Pitt-Johnstown’s Real World Action Program: Students Making a Difference

Issue Date: 
May 30, 2016

Vote in campus and general elections. Complete 20 hours of volunteer service each academic year. Do at least one internship or co-op. Get involved in campus and community activities.

Since 2014, Real World Action Program participants have invested more than 3,000 volunteer hours resurrecting a playground in Moxham, a neighborhood in Johnstown. These are just some of the requirements of the Real World Action Program at the University of Pittsburgh at Johnstown. The program’s goal is to expose students to out-of-classroom experiences and activities that will help make their college journey more meaningful. The program has brought national recognition to Pitt-Johnstown, most recently in 2014 when it was listed on the President’s Higher Education Community Service Honor Roll. The Clinton Global Initiative has also recognized the program in 2009 for its “innovative” work in linking students to campus, community, and global engagement.

Administrators say the Real World Action Program seeks to engage students in both on- and off-campus “real world” situations to make them more marketable upon graduation. In that sense, it is similar to the Pittsburgh campus’ Outside the Classroom Curriculum, a popular and nationally recognized program that encourages experiential learning such as unpaid internships, study abroad, and service learning. Research has found that these kinds of activities prepare students for graduate school and make them more competitive and better prepared to enter the workplace. 

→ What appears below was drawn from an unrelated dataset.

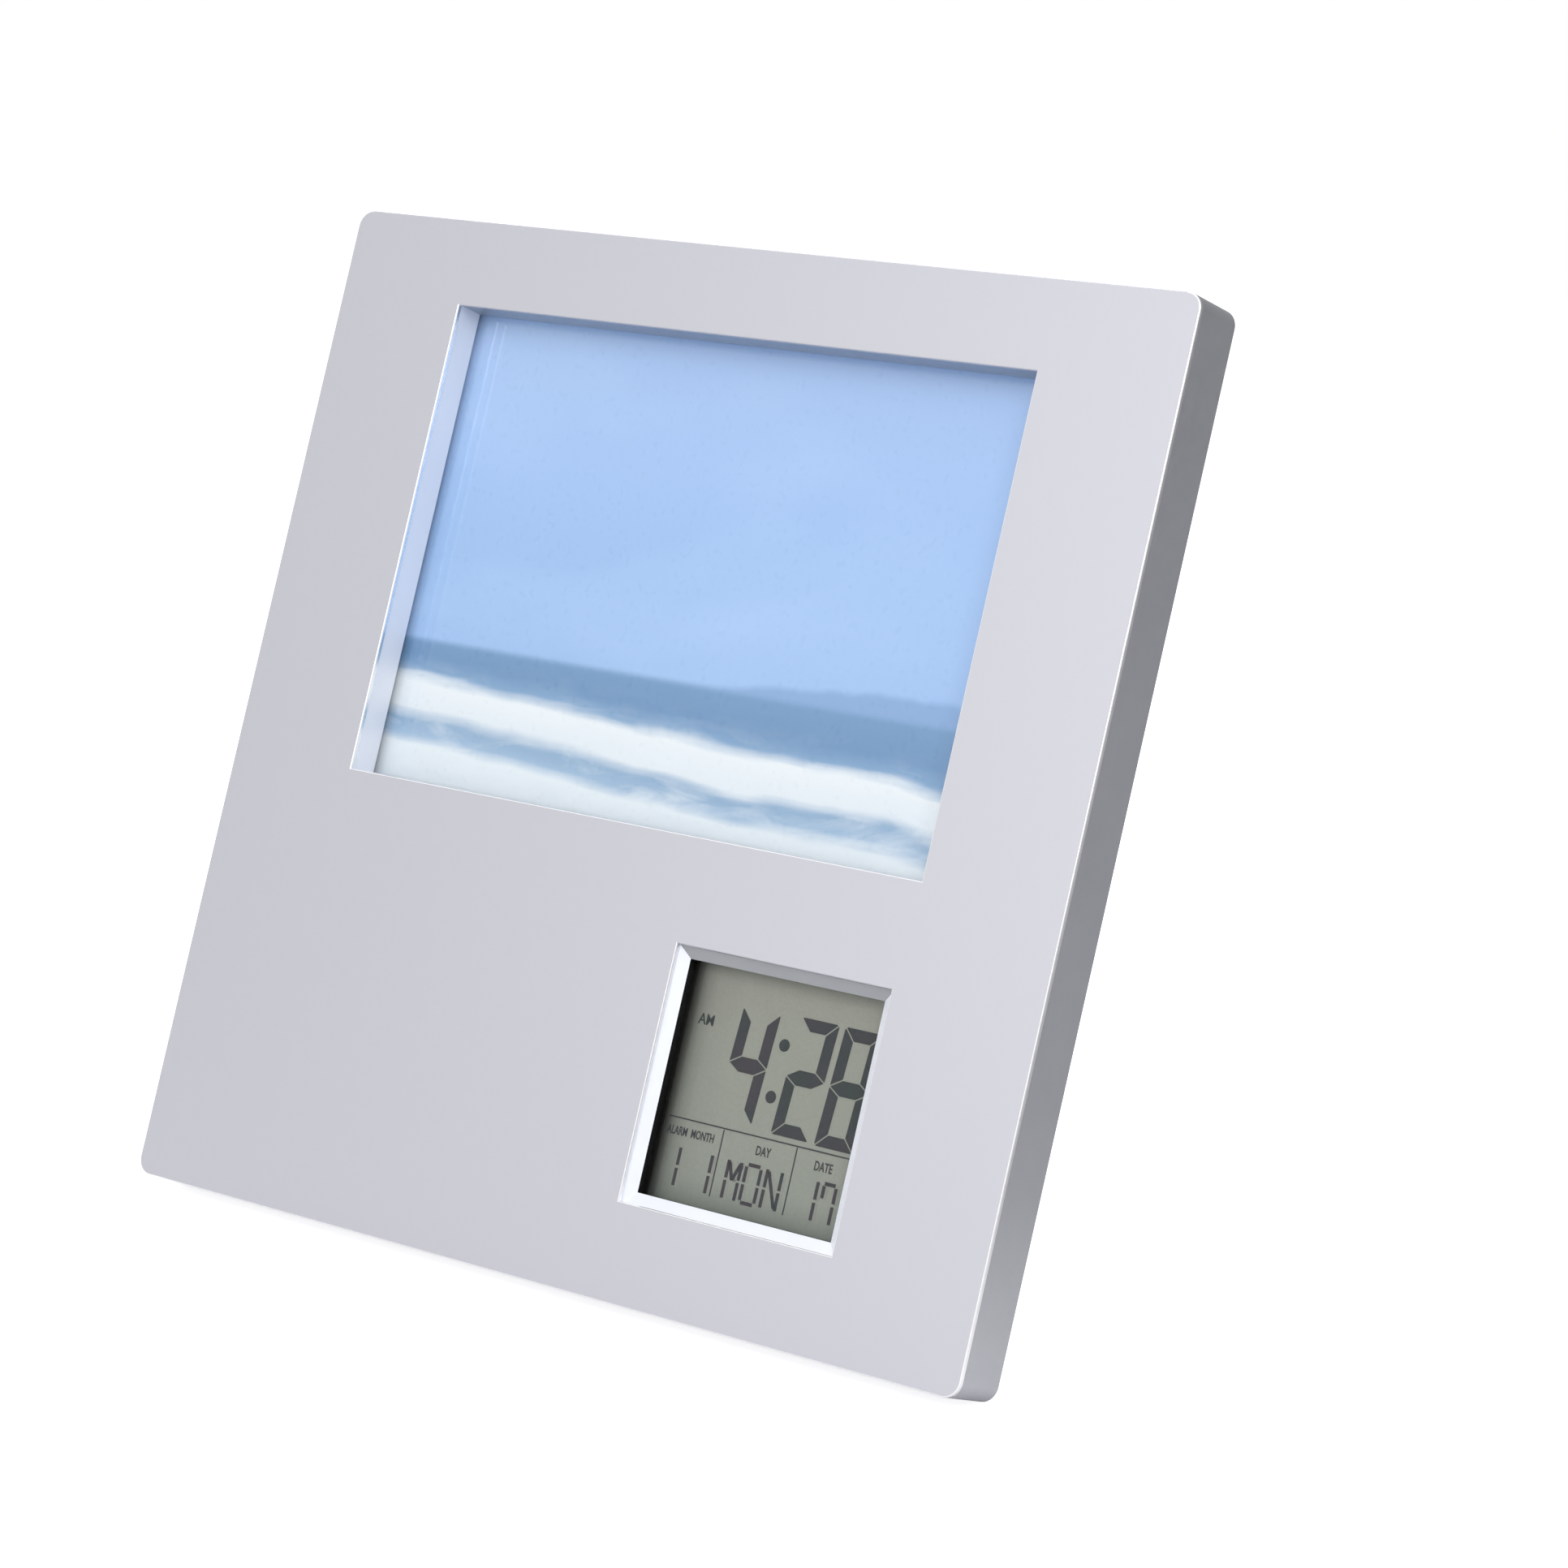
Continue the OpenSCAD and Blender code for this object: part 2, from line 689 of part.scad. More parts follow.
module module_carrier() {
    color(black) stand() difference() {
        union() {
            at_module() difference() {
                rod(mod_r, carrier_y, flange_y);
                slab(carrier_y - 1, lcd_y + eps) box(lcd_side - 2, lcd_side - 2);
                slab(lcd_y, lcd_back + eps) box(lcd_side + 0.2, lcd_side + 0.2);
                rod(carrier_in, lcd_back, flange_y + 1);
                slab(lead_y - 1.1, flange_y + 1) difference() {
                    translate([-mod_r - lead_cut, -mod_r - lead_cut]) square(mod_r + 2 * lead_cut);
                    circle(carrier_in - 1);
                }
            }
            at_posts() rod(post_r, lcd_back - eps, pcb_y);
        }
        for (a = [-45, -135]) at_module() rotate([0, a, 0]) translate([0, 0, mod_r + 0.6])
            rod(nub_r + 0.2, carrier_y - 1, flange_y + 1);
        at_posts() rod(bolt_r + 0.1, carrier_y - 1, pcb_y + 1);
        at_posts() rod(bolt_r + 0.9, carrier_y - 1, carrier_y + 0.1 + bolt_head_t);
    }
}

module lcd_panel() {
    color([0.62, 0.66, 0.62]) stand() at_module() slab(lcd_y, lcd_back) box(lcd_side, lcd_side);
}

module zebra_strips() {
    color([0.75, 0.45, 0.5]) stand() at_module() for (s = [-1, 1])
        slab(lcd_back, pcb_y) translate([0, s * strip_z]) box(strip_x, strip_w);
}

module circuit_board() {
    color([0.1, 0.35, 0.2]) stand() difference() {
        at_module() rod(pcb_r, pcb_y, pcb_back);
        at_posts() rod(bolt_r + 0.1, pcb_y - 1, pcb_back + 1);
    }
}

module controller_blob() {
    color(black) stand() at_module() translate([-6, pcb_y, 4]) rotate([90, 0, 0]) rotate_extrude()
        polygon([[0, 0], [5.5, 0], [5.2, 0.5], [4.2, 1], [2.4, 1.3], [0, 1.4]]);
}

module crystal_can() {
    color(steel) stand() at_module() translate([can_at[0], pcb_y - can_r, can_at[1]]) bar_x(can_r, 0, can_l);
}

module buzzer_disc() {
    color(gold) stand() at_module() translate([0, 0, pinhole_z])
        rod(buzzer_r, raised_y - disc_wall - buzzer_t, raised_y - disc_wall);
}

module at_buttons() {
    at_module() for (b = BUTTONS) translate([b[0], 0, b[1]]) children();
}

module keypad_mat() {
    color([0.3, 0.3, 0.32]) stand() difference() {
        at_module() rod(pcb_r - 0.5, pcb_back, pcb_back + 1.2);
        at_buttons() rod(stem_r + 1.4, pcb_back - 1, pcb_back + 2);
        at_posts() rod(post_r + 0.2, pcb_back - 1, pcb_back + 2);
    }
}

// D-shaped space of a grip recess, with its straight side sloping; dir 1 is the upper one
module grip_cut(dir, top_y, grow) {
    floor_y = top_y - grip_d - grow;
    z0 = grip_z - 1.4 * grow;
    intersection() {
        rod(grip_r + grow, floor_y, top_y + 1 - grow);
        along_x(grip_w + 2 * grow)
            polygon([[floor_y, dir * (z0 + slope_run * grip_d)], [top_y, dir * z0], [top_y + 2, dir * z0],
                [top_y + 2, dir * mod_r], [floor_y, dir * mod_r]]);
    }
}

// The disc's raised half, whose edge slopes up to it
module raised_half(r, top_y, edge) {
    intersection() {
        rod(r, flange_y, top_y);
        along_x(3 * disc_r)
            polygon([[flange_y, -mod_r], [flange_y, edge + slope_run * (top_y - flange_y)], [top_y, edge],
                [top_y, -mod_r]]);
    }
}

module control_disc() {
    color(black) stand() {
        difference() {
            union() {
                at_module() difference() {
                    union() {
                        rod(mod_r, flange_y, flange_back);
                        rod(disc_r, flange_y, cover_y);
                        intersection() {
                            raised_half(disc_r, raised_y, ledge_z);
                            rod(disc_r, cover_y - 1, raised_y);
                        }
                    }
                    rod(disc_r - disc_wall, flange_y - 1, cover_y - disc_wall);
                    intersection() {
                        raised_half(disc_r - disc_wall, raised_y - disc_wall, ledge_z - 1.4);
                        rod(disc_r, flange_y, raised_y - disc_wall);
                    }
                }
                at_module() grip_cut(1, cover_y, 1.2);
                at_module() grip_cut(-1, raised_y, 1.2);
                at_buttons() rod(well_d / 2 + 1.2, well_floor - disc_wall, raised_y - eps);
                at_posts() rod(post_r, pcb_back, raised_y - disc_wall + eps);
            }
            at_module() grip_cut(1, cover_y, 0);
            at_module() grip_cut(-1, raised_y, 0);
            at_buttons() rod(well_d / 2, well_floor, raised_y + 1);
            at_buttons() rod(button_d / 2 + button_gap, flange_y, raised_y);
            at_posts() rod(bolt_r + 0.03, pcb_back - 1, pcb_back + bolt_l + 0.5);
            at_module() translate([0, 0, pinhole_z]) rod(0.6, cover_y, raised_y + 1);
            at_module() for (v = VENTS) translate([v[0], 0, v[1]]) rod(vent_r, flange_y, cover_y + 1);
        }
    }
}

module module_screws() {
    color(steel) stand() at_posts() difference() {
        union() {
            rod(bolt_r + 0.8, carrier_y + 0.1, carrier_y + 0.1 + bolt_head_t);
            rod(bolt_r, carrier_y + bolt_head_t, pcb_back + bolt_l);
        }
        for (a = [0, 90]) rotate([0, a, 0]) translate([-bolt_r - 0.1, carrier_y, -bolt_cross / 2])
            cube([2 * bolt_r + 0.2, 0.1 + bolt_cross, bolt_cross]);
    }
}

module button(n) {
    r = button_d / 2;
    color([0.55, 0.55, 0.58]) stand() at_module() translate([BUTTONS[n][0], 0, BUTTONS[n][1]])
        rotate([-90, 0, 0]) rotate_extrude() polygon([[0, stem_y], [stem_r, stem_y],
            [stem_r, flange_top - flange_t], [flange_r, flange_top - flange_t], [flange_r, flange_top],
            [r, flange_top], [r, button_top - cap_edge], [r - cap_edge, button_top], [0, button_top]]);
}

face_plate();
frame_shell();
photo_glass();
photo_print();
backing_board();
display_lens();
back_cover();
cover_screws();
detent_spring();
battery_cells();
battery_link();
battery_plus();
battery_minus();
lead_plus();
lead_minus();
battery_door();
photo_door();
support_leg();
module_carrier();
lcd_panel();
zebra_strips();
circuit_board();
controller_blob();
crystal_can();
buzzer_disc();
keypad_mat();
control_disc();
module_screws();
button(0);  // button_1
button(1);  // button_2
button(2);  // button_3
button(3);  // button_4
button(4);  // button_5
button(5);  // button_6
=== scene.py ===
"""Looks of the photo frame clock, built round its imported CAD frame."""
import json
import math

import bmesh
import bpy
from mathutils import Matrix, Vector

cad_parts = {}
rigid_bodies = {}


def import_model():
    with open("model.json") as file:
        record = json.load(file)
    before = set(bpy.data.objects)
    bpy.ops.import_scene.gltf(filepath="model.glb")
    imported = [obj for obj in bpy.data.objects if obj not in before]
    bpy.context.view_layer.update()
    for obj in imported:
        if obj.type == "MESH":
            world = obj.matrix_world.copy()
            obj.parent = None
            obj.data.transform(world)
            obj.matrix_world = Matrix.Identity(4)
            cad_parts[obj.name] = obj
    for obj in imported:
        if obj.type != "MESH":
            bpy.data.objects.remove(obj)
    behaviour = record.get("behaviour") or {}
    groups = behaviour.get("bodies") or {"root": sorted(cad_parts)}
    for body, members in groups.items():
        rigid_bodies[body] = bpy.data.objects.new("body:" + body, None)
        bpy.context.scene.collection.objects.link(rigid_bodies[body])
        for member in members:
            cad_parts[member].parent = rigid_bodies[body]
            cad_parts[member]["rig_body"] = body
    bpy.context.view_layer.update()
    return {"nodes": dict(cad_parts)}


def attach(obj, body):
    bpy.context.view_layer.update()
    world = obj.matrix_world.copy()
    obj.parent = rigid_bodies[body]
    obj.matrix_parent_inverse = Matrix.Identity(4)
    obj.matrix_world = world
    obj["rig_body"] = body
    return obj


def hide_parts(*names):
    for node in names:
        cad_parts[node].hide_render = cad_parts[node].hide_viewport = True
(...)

Begun in 2008, the Real World Action Program has been a key part of the college experience for many students. Take Gabrielle Morrison, for example, who hails from Kingston, Jamaica. A recent graduate who majored in political science and communication, Morrison says the program helped her to make new friends, become involved in the local community, and gain valuable professional and life skills. 

Morrison began the program her freshman year, and the contacts she made led her to become a residence hall director as well as president of Pitt- Johnstown’s Black Action Society. Both positions helped Morrison gain skills in fundraising, volunteer leadership, and team building. She used these skills in the community, too, doing local outreach in the nearby Moxham neighborhood, and volunteering with the Johnstown War Memorial and Johnstown’s Women’s Help Center. 

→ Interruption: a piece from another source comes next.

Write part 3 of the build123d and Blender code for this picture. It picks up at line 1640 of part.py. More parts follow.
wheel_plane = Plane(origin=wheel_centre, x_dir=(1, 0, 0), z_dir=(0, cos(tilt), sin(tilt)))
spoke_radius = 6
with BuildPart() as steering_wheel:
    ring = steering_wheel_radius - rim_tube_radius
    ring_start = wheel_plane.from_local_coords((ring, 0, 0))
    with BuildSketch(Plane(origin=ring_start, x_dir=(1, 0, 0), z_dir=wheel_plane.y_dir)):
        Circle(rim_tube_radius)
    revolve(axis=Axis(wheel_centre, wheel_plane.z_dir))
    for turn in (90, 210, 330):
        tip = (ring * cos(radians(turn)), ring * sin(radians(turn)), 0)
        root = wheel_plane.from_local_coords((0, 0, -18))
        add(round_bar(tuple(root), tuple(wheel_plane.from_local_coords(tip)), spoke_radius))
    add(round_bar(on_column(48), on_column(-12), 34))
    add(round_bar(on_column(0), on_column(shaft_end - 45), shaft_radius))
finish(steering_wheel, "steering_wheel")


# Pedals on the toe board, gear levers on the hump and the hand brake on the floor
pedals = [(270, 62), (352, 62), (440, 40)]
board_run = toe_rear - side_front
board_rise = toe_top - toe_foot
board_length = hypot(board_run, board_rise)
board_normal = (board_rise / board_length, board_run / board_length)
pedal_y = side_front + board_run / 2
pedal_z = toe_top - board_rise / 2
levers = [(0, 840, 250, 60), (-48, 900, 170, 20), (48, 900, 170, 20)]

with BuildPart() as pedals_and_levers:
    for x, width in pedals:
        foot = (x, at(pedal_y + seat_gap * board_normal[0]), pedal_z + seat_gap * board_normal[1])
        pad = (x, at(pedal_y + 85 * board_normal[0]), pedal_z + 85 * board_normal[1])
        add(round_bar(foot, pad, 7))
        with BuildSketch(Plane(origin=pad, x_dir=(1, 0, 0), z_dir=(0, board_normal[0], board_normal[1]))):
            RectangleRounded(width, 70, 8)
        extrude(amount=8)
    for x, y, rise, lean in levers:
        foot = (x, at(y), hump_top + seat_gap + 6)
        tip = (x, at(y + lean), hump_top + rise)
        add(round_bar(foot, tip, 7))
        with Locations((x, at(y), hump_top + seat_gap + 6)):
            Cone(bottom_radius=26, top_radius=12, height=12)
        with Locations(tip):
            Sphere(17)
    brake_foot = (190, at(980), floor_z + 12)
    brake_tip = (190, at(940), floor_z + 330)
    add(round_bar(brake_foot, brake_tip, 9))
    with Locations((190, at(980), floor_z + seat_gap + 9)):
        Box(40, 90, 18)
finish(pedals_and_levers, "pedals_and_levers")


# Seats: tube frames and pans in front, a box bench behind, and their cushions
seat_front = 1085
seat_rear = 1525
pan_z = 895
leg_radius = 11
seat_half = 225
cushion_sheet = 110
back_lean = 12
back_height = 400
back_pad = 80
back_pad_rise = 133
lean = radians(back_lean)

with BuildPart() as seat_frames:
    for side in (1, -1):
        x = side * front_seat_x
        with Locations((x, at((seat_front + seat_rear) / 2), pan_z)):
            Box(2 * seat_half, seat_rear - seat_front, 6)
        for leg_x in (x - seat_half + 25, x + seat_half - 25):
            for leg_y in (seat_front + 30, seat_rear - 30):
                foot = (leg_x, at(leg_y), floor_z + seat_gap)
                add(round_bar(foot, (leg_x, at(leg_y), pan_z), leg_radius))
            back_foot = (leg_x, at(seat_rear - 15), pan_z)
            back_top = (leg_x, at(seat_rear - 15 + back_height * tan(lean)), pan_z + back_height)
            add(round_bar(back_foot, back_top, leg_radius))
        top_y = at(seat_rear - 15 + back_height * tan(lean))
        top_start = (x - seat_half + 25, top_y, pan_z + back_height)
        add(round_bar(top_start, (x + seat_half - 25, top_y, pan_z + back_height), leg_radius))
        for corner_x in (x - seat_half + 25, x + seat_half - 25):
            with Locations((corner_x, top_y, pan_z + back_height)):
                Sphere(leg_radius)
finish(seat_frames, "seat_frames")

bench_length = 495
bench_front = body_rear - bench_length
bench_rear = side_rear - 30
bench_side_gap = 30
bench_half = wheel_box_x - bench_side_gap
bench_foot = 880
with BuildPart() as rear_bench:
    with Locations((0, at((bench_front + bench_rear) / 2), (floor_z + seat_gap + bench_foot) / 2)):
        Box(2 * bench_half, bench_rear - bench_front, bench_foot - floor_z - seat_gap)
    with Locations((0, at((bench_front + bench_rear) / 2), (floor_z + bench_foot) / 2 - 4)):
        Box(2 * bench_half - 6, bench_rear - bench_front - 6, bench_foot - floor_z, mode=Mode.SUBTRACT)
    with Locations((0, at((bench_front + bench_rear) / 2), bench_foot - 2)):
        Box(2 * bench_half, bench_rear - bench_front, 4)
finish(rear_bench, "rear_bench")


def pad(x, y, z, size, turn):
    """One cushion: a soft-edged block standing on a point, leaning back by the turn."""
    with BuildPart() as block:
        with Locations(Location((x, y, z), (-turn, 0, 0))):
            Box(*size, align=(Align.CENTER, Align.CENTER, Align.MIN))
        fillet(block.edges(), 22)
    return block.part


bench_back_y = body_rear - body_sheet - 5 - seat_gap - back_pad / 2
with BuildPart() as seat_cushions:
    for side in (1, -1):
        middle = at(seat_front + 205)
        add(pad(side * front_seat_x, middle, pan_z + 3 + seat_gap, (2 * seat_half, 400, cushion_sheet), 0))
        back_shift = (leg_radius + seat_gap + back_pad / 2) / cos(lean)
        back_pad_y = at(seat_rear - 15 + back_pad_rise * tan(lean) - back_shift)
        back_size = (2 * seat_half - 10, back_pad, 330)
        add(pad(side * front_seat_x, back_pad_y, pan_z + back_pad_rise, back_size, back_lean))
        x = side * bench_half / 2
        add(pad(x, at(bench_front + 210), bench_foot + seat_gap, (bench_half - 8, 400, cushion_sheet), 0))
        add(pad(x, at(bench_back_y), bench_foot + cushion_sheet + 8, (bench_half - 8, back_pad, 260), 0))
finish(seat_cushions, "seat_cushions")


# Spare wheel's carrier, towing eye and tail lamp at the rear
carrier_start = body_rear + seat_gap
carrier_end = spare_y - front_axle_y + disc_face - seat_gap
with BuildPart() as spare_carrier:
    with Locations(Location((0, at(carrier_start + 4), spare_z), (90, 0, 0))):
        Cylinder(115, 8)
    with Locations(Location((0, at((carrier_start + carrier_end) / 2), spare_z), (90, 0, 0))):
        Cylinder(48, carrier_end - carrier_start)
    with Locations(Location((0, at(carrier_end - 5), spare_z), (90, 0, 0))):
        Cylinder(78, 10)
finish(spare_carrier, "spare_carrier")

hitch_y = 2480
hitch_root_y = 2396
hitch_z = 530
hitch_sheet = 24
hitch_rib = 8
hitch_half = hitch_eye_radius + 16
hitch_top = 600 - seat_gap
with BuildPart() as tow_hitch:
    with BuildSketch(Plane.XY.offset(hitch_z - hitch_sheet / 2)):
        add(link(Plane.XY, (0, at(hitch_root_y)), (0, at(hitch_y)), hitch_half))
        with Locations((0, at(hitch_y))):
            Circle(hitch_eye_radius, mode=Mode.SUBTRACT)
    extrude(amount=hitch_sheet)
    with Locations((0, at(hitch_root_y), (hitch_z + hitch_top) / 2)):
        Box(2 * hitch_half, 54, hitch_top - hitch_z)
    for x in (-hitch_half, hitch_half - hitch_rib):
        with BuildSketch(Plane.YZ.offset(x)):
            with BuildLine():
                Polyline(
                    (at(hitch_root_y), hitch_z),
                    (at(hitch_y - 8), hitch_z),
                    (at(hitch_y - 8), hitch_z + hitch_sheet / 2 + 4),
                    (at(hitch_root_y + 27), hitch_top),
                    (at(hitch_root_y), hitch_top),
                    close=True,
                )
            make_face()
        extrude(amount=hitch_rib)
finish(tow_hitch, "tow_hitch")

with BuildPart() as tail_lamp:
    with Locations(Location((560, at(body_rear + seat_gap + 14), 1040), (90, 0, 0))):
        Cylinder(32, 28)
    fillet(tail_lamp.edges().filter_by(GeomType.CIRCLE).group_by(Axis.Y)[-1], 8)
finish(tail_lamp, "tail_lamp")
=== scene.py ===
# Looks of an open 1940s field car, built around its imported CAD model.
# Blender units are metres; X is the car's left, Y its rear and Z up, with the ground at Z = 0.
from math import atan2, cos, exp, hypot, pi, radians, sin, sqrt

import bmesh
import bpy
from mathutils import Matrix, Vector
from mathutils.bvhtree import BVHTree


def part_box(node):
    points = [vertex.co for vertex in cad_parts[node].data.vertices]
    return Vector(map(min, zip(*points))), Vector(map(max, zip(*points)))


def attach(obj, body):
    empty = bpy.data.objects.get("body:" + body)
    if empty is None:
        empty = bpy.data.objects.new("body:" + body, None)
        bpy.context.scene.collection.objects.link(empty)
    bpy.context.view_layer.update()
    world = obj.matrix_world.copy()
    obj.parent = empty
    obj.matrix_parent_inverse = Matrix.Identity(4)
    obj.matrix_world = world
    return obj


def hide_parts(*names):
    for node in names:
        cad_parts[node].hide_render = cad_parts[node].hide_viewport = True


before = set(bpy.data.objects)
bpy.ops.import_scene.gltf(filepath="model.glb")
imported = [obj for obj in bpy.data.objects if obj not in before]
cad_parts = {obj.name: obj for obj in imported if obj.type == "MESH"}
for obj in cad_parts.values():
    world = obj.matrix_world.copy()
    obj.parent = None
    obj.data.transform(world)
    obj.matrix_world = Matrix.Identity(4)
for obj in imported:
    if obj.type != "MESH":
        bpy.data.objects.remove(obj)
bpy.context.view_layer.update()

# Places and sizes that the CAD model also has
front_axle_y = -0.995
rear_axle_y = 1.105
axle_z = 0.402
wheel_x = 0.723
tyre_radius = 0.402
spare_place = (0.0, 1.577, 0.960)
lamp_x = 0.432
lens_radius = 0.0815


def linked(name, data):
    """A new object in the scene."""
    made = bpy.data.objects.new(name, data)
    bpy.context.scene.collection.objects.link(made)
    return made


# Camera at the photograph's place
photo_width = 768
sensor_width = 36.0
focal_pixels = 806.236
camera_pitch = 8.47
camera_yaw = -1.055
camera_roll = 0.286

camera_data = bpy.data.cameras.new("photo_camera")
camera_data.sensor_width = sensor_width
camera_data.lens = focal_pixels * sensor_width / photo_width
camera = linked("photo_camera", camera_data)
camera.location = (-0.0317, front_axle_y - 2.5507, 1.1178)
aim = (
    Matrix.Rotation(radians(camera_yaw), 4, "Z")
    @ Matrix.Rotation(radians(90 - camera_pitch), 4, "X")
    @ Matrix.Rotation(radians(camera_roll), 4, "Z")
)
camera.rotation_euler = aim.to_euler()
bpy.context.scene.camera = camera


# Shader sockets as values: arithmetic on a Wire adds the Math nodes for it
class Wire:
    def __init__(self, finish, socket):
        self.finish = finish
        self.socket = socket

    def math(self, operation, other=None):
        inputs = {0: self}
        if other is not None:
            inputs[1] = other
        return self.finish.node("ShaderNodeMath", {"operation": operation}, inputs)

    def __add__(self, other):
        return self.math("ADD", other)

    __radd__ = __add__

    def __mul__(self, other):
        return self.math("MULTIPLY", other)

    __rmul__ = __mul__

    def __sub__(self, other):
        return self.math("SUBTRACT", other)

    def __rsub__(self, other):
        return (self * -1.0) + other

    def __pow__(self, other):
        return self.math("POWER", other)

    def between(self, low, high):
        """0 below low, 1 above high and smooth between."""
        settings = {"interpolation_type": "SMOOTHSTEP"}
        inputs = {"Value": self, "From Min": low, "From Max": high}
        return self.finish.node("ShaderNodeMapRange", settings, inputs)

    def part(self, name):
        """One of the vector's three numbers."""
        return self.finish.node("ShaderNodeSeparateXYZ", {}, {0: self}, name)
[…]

“I developed a lot of leadership qualities,” says Morrison, who worked in Pitt-Johnstown’s Offices of Student Conduct and International Services before moving to Philadelphia, where she is currently a freshman admissions counselor at Drexel University. “I made a lot of connections. The program also helped me to create a support base. I was an international student, so all of the relationships that the Real World Action Program included helped me to develop a good base of friends.” 

This is exactly the program’s intent: to stir civic enthusiasm among the student body and foster friendships among classmates who care about their communities. 

Shawn Brooks, Pitt-Johnstown’s vice president of student affairs, says students who complete the program are generally well-rounded professionals who have a competitive edge in the job market.

The program has five pillars: 

• civic and citizenship engagement; 

• career preparation, with internships playing a critical role; 

• collegiate involvement; 

• community engagement, which challenges students to assess how they have given back to their communities through volunteer work; and 

• supporting students so they can participate in activities that will provide concrete evidence of their community impact on a micro or macro level.

“Our goal is to ensure that students graduate with the key attributes of leadership, involvement, service, and teamwork,” Brooks says. Upon completion of the program, participants receive a co-curricular transcript, documenting their achievements, which helps students articulate their out-of-classroom experiences to employers and graduate schools.

Brooks adds that the Real World Action Program has been highly successful, with job and graduate school placement rates for participants that top 90 percent. 

Pitt-Johnstown has established a partnership with the local community of Moxham, where the campus was once based from 1946 to 1967 and which is now struggling with urban blight. Since the fall of 2014, students have invested more than 3,000 hours resurrecting a playground in the Moxham community, in partnership with Moxham Renaissance, a community improvement group, and the Moxham Neighborhood Watch. 

Pitt-Johnstown students have also helped to install security cameras throughout the Moxham neighborhood to help keep local streets safer. During the holidays, students have adopted other playgrounds to do a “light up night” for students and community members. Additionally, education students host movie-and-craft nights for elementary school students at Moxham’s Park Avenue United Methodist Church and hold book drives as well. 

All totaled, the campus’ student community service hours topped 15,000 in 2015, Brooks says. “It is a testament to the desire of our students to be involved and to make a difference in their local and global communities,” he adds.